Ülkemiz kan ağlıyor; hortlayan terör, şehit haberleri, medyaya
yapılan saldırılar/tehditler, sosyal ağlardaki fütursuz ve bölücü
paylaşımlar ve gerildikçe gerilen toplum; iktidarın
beceriksizliğinin resmidir.
Perşembenin gelişi çarşambadan belliydi.
***
AKP politikalarını iki başlık üzerinden okuyabiliriz:
İlki, içinden geldiği siyasal İslam anlayışıyla eğitimden dış
politikaya varıncaya kadar geleneğin tüm kodlarıyla oynamak
oldu.
Hiçbir eleştiriyi dikkate almadı.
Kendi tabanını tahkim etmek adına, hizipçi üslubunu giderek
sertleştirdi.
Öyle ki sistemin bizatihi kendisi olmak üzere pek çok meseleyi,
oluşturdukları din algısı üzerinden -ki bu algı özü ve kapsamı
itibariyle ne kadar İslami ayrı bir konu- tartışmaya açtılar.

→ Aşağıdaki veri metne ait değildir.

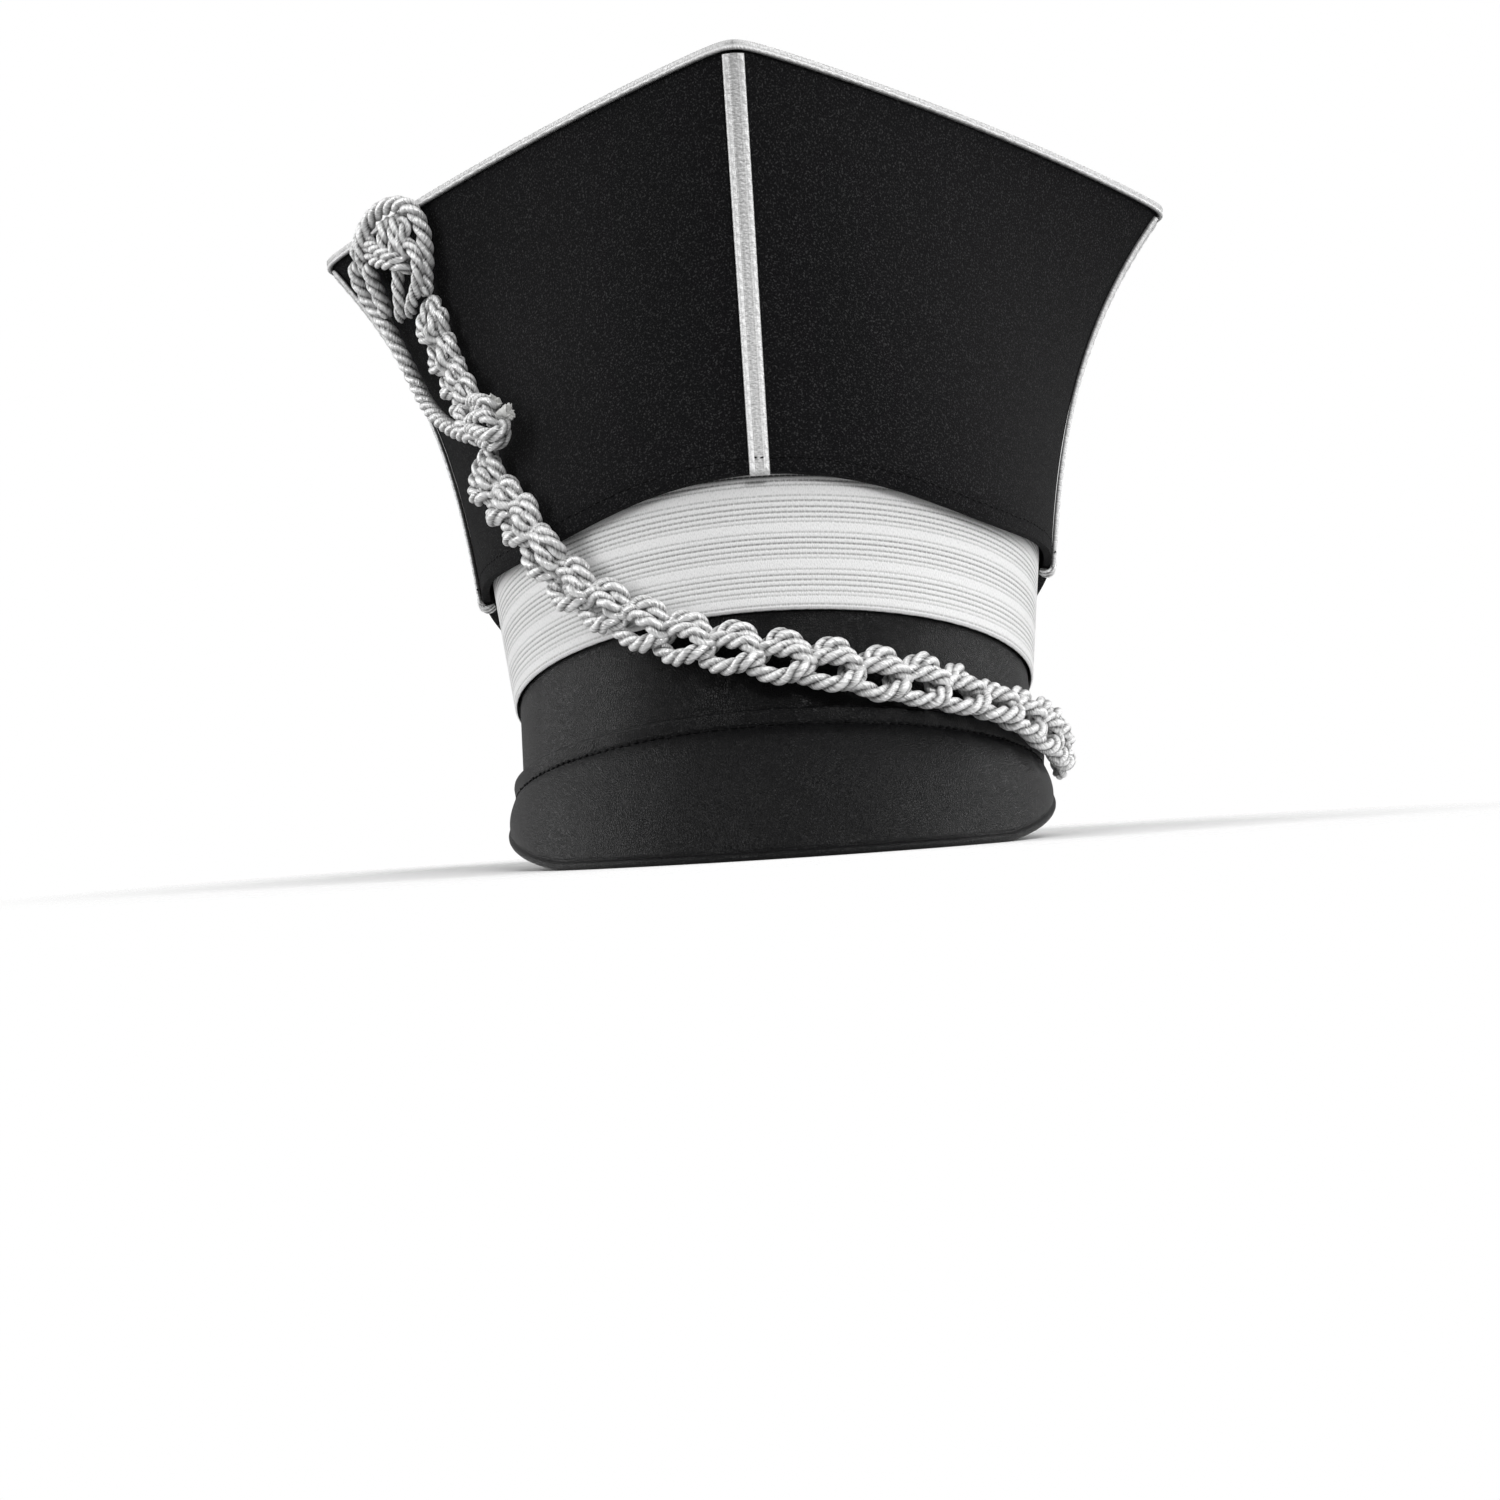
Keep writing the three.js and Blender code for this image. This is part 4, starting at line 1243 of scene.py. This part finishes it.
def peak_surface(angle, kind, level, inner, raised):
    out = SEAM if inner else PEAK_OUT
    reach = peak_reach(out, angle, peak_flare(angle))
    bead_top = reach - BEAD_WIDTH
    if kind == "fold":
        down = level - PEAK_COLLAR
    elif kind == "body":
        down = level * bead_top
    else:
        down = bead_top + level
    return stand(*peak_point(out, angle, down, raised))


def peak_grid(u, v):
    kind, level, inner, raised = PEAK_SECTION[round(v * (len(PEAK_SECTION) - 1))]
    swing = 2 * u - 1
    angle = math.radians(PEAK_HALF_SPAN) * math.copysign(1 - (1 - abs(swing)) ** PEAK_SPACING, swing)
    return peak_surface(angle, kind, level, inner, raised)


peak = rolled("peak_leather", PEAK_COLUMNS, len(PEAK_SECTION) - 1, peak_grid, LEATHER, closed=True)
# its two ends are closed
bpy.ops.object.select_all(action="DESELECT")
peak.select_set(True)
bpy.context.view_layer.objects.active = peak
bpy.ops.object.mode_set(mode="EDIT")
bpy.ops.mesh.select_all(action="DESELECT")
bpy.ops.mesh.select_mode(type="EDGE")
bpy.ops.mesh.select_non_manifold(extend=False)
bpy.ops.mesh.edge_face_add()
bpy.ops.mesh.select_all(action="SELECT")
bpy.ops.mesh.normals_make_consistent(inside=False)
bpy.ops.object.mode_set(mode="OBJECT")
stands_for(peak, "leather", "peak")


# The light grey strip that paints a thin highlight under the peak's bead, in degrees from the front and in
# mm: it starts this far down the bead, shows this much below it, and lies this deep in the peak.
HIGHLIGHT_START = 48
HIGHLIGHT_END = 90
HIGHLIGHT_TOP = 2.0
HIGHLIGHT_SHOWS = 0.7
HIGHLIGHT_INSIDE = 0.7
HIGHLIGHT_THICKNESS = 0.5
HIGHLIGHT_GRID = (60, 6)


def painted_highlight_point(hand):
    """The painted highlight under one rising end of the peak: a light grey strip that shows a little below
    the bead.
    """
    def place(u, v):
        angle = hand * math.radians(HIGHLIGHT_START + (HIGHLIGHT_END - HIGHLIGHT_START) * u)
        shows = HIGHLIGHT_SHOWS * math.sin(math.pi * u) ** 0.5
        drop = HIGHLIGHT_TOP + (BEAD_WIDTH - HIGHLIGHT_TOP + shows) * v
        return peak_surface(angle, "bead", drop, 1.0, HIGHLIGHT_INSIDE)
    return place


# the painted highlight strips, one under each rising end of the peak
for hand, side_name in ((-1, "left"), (1, "right")):
    highlight_strip = rolled("peak_painted_highlight_" + side_name, *HIGHLIGHT_GRID, painted_highlight_point(hand), PAINTED_HIGHLIGHT)
    finish_modifier(highlight_strip, "SOLIDIFY", thickness=HIGHLIGHT_THICKNESS * MM, offset=0.0)
    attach(highlight_strip, "root")


def stitches(name, seats, length, radius, material):
    """Small sunk lengths of thread, each with its middle, its direction and the way out, as one mesh."""
    build = bmesh.new()
    for middle, direction, out in seats:
        along = direction.normalized()
        up = (out - along * out.dot(along)).normalized()
        side = along.cross(up)
        turn = Matrix((along, side, up)).transposed().to_4x4()
        stretch = Matrix.Diagonal((length / 2 * MM, radius * MM, radius * MM, 1))
        bmesh.ops.create_uvsphere(build, u_segments=8, v_segments=6, radius=1.0,
                                  matrix=Matrix.Translation(middle) @ turn @ stretch)
    for face in build.faces:
        face.smooth = True
    return finished(name, build, material)


# The peak's stitches lie sunk in their groove, slant a little, and wander along it.
PEAK_STITCHES = 96
PEAK_STITCH_MARGIN = 2
PEAK_STITCH_LENGTH = 2.3
PEAK_STITCH_RADIUS = 0.48
PEAK_STITCH_WANDER = 0.25
PEAK_STITCH_SLANT = 0.1
PEAK_STITCH_LEVELS = (-0.3, -0.15)
AHEAD = 0.01
peak_seats = []
for index in range(PEAK_STITCHES):
    angle = math.radians(PEAK_HALF_SPAN - PEAK_STITCH_MARGIN) * (2 * (index + 0.5) / PEAK_STITCHES - 1)
    row = PEAK_COLLAR + random.uniform(-PEAK_STITCH_WANDER, PEAK_STITCH_WANDER)
    slant = random.uniform(-PEAK_STITCH_SLANT, PEAK_STITCH_SLANT)
    middle = peak_surface(angle, "fold", row, 0.0, PEAK_STITCH_LEVELS[0])
    ahead = peak_surface(angle + AHEAD, "fold", row + slant, 0.0, PEAK_STITCH_LEVELS[1])
    above = peak_surface(angle, "fold", row, 0.0, 1.0)
    peak_seats.append((middle, ahead - middle, above - middle))
peak_thread = stitches("peak_stitches", peak_seats, PEAK_STITCH_LENGTH, PEAK_STITCH_RADIUS, THREAD)
stands_for(peak_thread, "leather")

# The stitch line that holds the crown to the band: its threads cross the ridge braid as well.
FELT_STITCHES = 210
FELT_STITCH_HEIGHT = 4.4
FELT_STITCH_WANDER = 0.2
FELT_STITCH_LENGTH = 2.2
FELT_STITCH_RADIUS = 0.28
FELT_STITCH_SUNK = -0.02
FELT_STITCH_OVER_BRAID = 1.2
PANEL_BOTTOM_WIDTH = 150
felt_seats = []
for index in range(FELT_STITCHES):
    place = 4 * (index + 0.5) / FELT_STITCHES
    height = FELT_STITCH_HEIGHT + random.uniform(-FELT_STITCH_WANDER, FELT_STITCH_WANDER)
    share = height / CROWN_HEIGHT
    from_ridge = abs(place - round(place)) * PANEL_BOTTOM_WIDTH
    lift = FELT_STITCH_SUNK if from_ridge > TRIM_WIDTH / 2 else FELT_STITCH_OVER_BRAID
    out = crown_normal(place, share)
    middle = crown_point(place, share) + out * lift
    ahead = crown_point(place + AHEAD, share) - crown_point(place, share)
    seat = stand(*middle)
    felt_seats.append((seat, stand(*(middle + ahead)) - seat, stand(*(middle + out)) - seat))
felt_thread = stitches("crown_stitches", felt_seats, FELT_STITCH_LENGTH, FELT_STITCH_RADIUS, THREAD)
stands_for(felt_thread, "felt")


# Floor, backdrop and soft studio light. The paper melts into the backdrop between these two distances from
# the middle of the cap, in metres.
FLOOR_SIZE = 4
MELT_START = 0.15
MELT_END = 0.28
bpy.ops.object.select_all(action="DESELECT")
bpy.ops.mesh.primitive_plane_add(size=FLOOR_SIZE, location=(0, 0, 0))
floor = bpy.context.object
floor.name = "studio_floor"
paper, paper_tree, paper_shader = start_material("white_studio_paper")
feed(paper_tree, paper_shader, {"Base Color": linear("f4f4f4"), "Roughness": 0.9})
paper_place = node(paper_tree, "ShaderNodeTexCoord").outputs["Object"]
from_cap = node(paper_tree, "ShaderNodeVectorMath", {0: paper_place}, operation="LENGTH")
far = node(paper_tree, "ShaderNodeMapRange", {
    "Value": from_cap.outputs["Value"], "From Min": MELT_START, "From Max": MELT_END,
})
melting = node(paper_tree, "ShaderNodeMixShader", {
    0: far.outputs["Result"], 1: paper_shader.outputs["BSDF"],
    2: node(paper_tree, "ShaderNodeBsdfTransparent").outputs["BSDF"],
})
paper_tree.links.new(melting.outputs["Shader"], paper_tree.nodes["Material Output"].inputs["Surface"])
floor.data.materials.append(paper)

world = bpy.data.worlds.new("studio")
world.use_nodes = True
sky = world.node_tree
# the backdrop is bright to the eye, and lights the cap only softly
eye = node(sky, "ShaderNodeLightPath").outputs["Is Camera Ray"]
strength = node(sky, "ShaderNodeMapRange", {"Value": eye, "To Min": 0.27, "To Max": 1.0})
feed(sky, sky.nodes["Background"], {"Color": (1.0, 1.0, 1.0, 1.0), "Strength": strength.outputs["Result"]})
bpy.context.scene.world = world
bpy.context.scene.view_settings.view_transform = "Standard"


def soft_light(name, place, aim_height, size, power):
    """A soft box that faces the middle of the cap at a height; metres and watts."""
    data = bpy.data.lights.new(name, "AREA")
    data.shape = "RECTANGLE"
    data.size, data.size_y = size
    data.energy = power
    light = bpy.data.objects.new(name, data)
    light.location = place
    light.rotation_euler = (Vector((0, 0, aim_height)) - Vector(place)).to_track_quat("-Z", "Y").to_euler()
    bpy.context.scene.collection.objects.link(light)


for hand, side_name in ((-1, "left"), (1, "right")):
    soft_light("key_" + side_name, place=(hand * 1.45, -0.5, 0.7), aim_height=0.12, size=(0.6, 1.3),
               power=13)
    soft_light("rim_" + side_name, place=(hand * 1.2, 0.7, 0.35), aim_height=0.1, size=(0.4, 1.2),
               power=5)
soft_light("top", place=(0, -0.3, 1.6), aim_height=0.1, size=(1.2, 1.0), power=7)
soft_light("front", place=(0.5, -1.6, 0.95), aim_height=0.12, size=(0.5, 0.4), power=12)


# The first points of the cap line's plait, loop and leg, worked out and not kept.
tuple(main_course.line[0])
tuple(loop_course.line[0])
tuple(leg_course.line[0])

Bu da
beraberinde öncelikle samimi bir şekilde milli ve manevi değerlere
sahip çıkan kitle ile kandırılmış ve bilgiye erişme isteği yüksek
olmayan ama sayısal üstünlüğü olan kitlenin arasına nifak tohumları
ekti. Sonrasında ise muhafazakâr-milliyetçi tabanın vitrin yüzü
sayılabilecek bahsettiğim bu samimi kitle, Türkiye sağıyla-solu
arasındaki köprünün belki de en önemli ayağı olacakken mevcut
iktidarın takiyeci politikalarından tiksinerek kendini geri plana
çekti. Ve bu çekiliş maalesef bahsettiğim köprülerin bizzat
iktidarca sırf elindeki seçmenin başka yakaya geçme şansını elinden
almak için bilerek yıktığı döneme denk geldi.